## WHAT NEEDS TO BE DONE
Reproduce the entire listing word for word.

=======

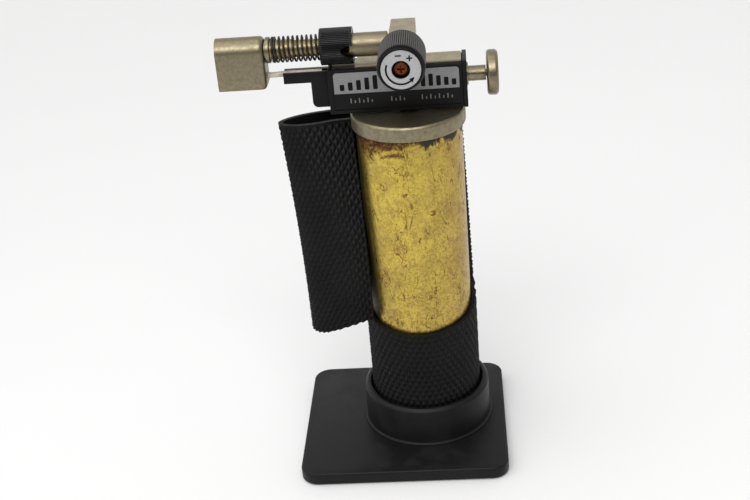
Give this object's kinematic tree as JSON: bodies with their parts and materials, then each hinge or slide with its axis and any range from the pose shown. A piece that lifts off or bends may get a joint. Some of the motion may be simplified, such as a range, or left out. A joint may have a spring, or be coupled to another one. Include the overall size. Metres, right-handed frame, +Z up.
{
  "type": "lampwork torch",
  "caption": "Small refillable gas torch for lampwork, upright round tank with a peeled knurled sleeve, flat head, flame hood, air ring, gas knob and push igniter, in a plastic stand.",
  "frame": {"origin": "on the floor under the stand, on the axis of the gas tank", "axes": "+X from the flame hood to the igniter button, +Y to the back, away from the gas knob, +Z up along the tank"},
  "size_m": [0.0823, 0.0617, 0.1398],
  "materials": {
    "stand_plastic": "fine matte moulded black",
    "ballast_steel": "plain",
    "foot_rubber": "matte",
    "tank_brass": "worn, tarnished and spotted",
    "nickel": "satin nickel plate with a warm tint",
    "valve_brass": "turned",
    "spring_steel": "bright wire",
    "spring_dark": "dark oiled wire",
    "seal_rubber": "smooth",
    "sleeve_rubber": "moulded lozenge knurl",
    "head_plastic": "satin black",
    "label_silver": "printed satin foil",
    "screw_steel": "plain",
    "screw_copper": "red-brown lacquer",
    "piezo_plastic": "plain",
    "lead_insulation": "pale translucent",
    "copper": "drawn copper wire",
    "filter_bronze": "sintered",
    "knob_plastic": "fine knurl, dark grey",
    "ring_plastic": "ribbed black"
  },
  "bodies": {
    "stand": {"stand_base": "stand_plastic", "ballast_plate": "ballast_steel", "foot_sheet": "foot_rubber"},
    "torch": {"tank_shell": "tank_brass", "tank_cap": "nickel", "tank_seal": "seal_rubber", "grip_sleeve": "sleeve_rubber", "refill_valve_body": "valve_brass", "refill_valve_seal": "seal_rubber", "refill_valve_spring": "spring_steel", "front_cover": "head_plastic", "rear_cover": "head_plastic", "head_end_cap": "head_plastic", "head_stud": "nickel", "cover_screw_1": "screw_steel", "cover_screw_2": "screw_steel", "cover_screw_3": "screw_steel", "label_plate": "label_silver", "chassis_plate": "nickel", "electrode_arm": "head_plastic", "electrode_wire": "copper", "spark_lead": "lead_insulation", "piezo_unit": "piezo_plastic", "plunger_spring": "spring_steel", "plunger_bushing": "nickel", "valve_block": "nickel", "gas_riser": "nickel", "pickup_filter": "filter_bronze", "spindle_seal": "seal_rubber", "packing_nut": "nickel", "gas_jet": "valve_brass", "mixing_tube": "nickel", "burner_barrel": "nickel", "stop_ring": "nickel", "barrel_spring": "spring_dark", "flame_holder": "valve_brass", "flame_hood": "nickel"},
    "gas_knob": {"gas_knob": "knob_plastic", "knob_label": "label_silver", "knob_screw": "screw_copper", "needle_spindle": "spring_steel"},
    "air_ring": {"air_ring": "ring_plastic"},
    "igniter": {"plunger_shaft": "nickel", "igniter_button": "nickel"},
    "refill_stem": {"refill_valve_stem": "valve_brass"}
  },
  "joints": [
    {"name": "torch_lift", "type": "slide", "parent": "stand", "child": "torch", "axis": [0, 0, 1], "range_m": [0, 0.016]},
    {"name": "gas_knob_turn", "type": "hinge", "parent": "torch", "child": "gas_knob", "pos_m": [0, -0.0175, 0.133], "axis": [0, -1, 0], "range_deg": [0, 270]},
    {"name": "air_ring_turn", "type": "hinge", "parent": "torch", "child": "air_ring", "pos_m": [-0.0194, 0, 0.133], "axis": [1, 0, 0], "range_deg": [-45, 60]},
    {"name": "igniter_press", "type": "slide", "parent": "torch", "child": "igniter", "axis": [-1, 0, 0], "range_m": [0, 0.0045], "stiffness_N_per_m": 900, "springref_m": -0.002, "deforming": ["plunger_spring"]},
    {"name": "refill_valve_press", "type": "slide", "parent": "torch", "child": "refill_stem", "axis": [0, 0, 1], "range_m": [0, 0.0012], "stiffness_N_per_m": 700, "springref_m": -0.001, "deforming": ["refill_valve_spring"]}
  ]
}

=======

## CORRECT OUTPUT
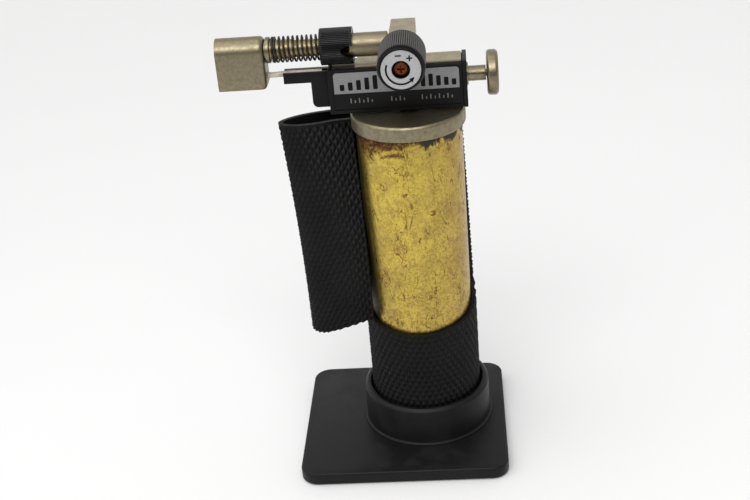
Give this object's kinematic tree as JSON: bodies with their parts and materials, then each hinge or slide with its axis and any range from the pose shown. A piece that lifts off or bends may get a joint. Some of the motion may be simplified, such as a range, or left out. A joint may have a spring, or be coupled to another one. Include the overall size. Metres, right-handed frame, +Z up.
{
  "type": "lampwork torch",
  "caption": "Small refillable gas torch for lampwork, upright round tank with a peeled knurled sleeve, flat head, flame hood, air ring, gas knob and push igniter, in a plastic stand.",
  "frame": {"origin": "on the floor under the stand, on the axis of the gas tank", "axes": "+X from the flame hood to the igniter button, +Y to the back, away from the gas knob, +Z up along the tank"},
  "size_m": [0.0823, 0.0617, 0.1398],
  "materials": {
    "stand_plastic": "fine matte moulded black",
    "ballast_steel": "plain",
    "foot_rubber": "matte",
    "tank_brass": "worn, tarnished and spotted",
    "nickel": "satin nickel plate with a warm tint",
    "valve_brass": "turned",
    "spring_steel": "bright wire",
    "spring_dark": "dark oiled wire",
    "seal_rubber": "smooth",
    "sleeve_rubber": "moulded lozenge knurl",
    "head_plastic": "satin black",
    "label_silver": "printed satin foil",
    "screw_steel": "plain",
    "screw_copper": "red-brown lacquer",
    "piezo_plastic": "plain",
    "lead_insulation": "pale translucent",
    "copper": "drawn copper wire",
    "filter_bronze": "sintered",
    "knob_plastic": "fine knurl, dark grey",
    "ring_plastic": "ribbed black"
  },
  "bodies": {
    "stand": {"stand_base": "stand_plastic", "ballast_plate": "ballast_steel", "foot_sheet": "foot_rubber"},
    "torch": {"tank_shell": "tank_brass", "tank_cap": "nickel", "tank_seal": "seal_rubber", "grip_sleeve": "sleeve_rubber", "refill_valve_body": "valve_brass", "refill_valve_seal": "seal_rubber", "refill_valve_spring": "spring_steel", "front_cover": "head_plastic", "rear_cover": "head_plastic", "head_end_cap": "head_plastic", "head_stud": "nickel", "cover_screw_1": "screw_steel", "cover_screw_2": "screw_steel", "cover_screw_3": "screw_steel", "label_plate": "label_silver", "chassis_plate": "nickel", "electrode_arm": "head_plastic", "electrode_wire": "copper", "spark_lead": "lead_insulation", "piezo_unit": "piezo_plastic", "plunger_spring": "spring_steel", "plunger_bushing": "nickel", "valve_block": "nickel", "gas_riser": "nickel", "pickup_filter": "filter_bronze", "spindle_seal": "seal_rubber", "packing_nut": "nickel", "gas_jet": "valve_brass", "mixing_tube": "nickel", "burner_barrel": "nickel", "stop_ring": "nickel", "barrel_spring": "spring_dark", "flame_holder": "valve_brass", "flame_hood": "nickel"},
    "gas_knob": {"gas_knob": "knob_plastic", "knob_label": "label_silver", "knob_screw": "screw_copper", "needle_spindle": "spring_steel"},
    "air_ring": {"air_ring": "ring_plastic"},
    "igniter": {"plunger_shaft": "nickel", "igniter_button": "nickel"},
    "refill_stem": {"refill_valve_stem": "valve_brass"}
  },
  "joints": [
    {"name": "torch_lift", "type": "slide", "parent": "stand", "child": "torch", "axis": [0, 0, 1], "range_m": [0, 0.016]},
    {"name": "gas_knob_turn", "type": "hinge", "parent": "torch", "child": "gas_knob", "pos_m": [0, -0.0175, 0.133], "axis": [0, -1, 0], "range_deg": [0, 270]},
    {"name": "air_ring_turn", "type": "hinge", "parent": "torch", "child": "air_ring", "pos_m": [-0.0194, 0, 0.133], "axis": [1, 0, 0], "range_deg": [-45, 60]},
    {"name": "igniter_press", "type": "slide", "parent": "torch", "child": "igniter", "axis": [-1, 0, 0], "range_m": [0, 0.0045], "stiffness_N_per_m": 900, "springref_m": -0.002, "deforming": ["plunger_spring"]},
    {"name": "refill_valve_press", "type": "slide", "parent": "torch", "child": "refill_stem", "axis": [0, 0, 1], "range_m": [0, 0.0012], "stiffness_N_per_m": 700, "springref_m": -0.001, "deforming": ["refill_valve_spring"]}
  ]
}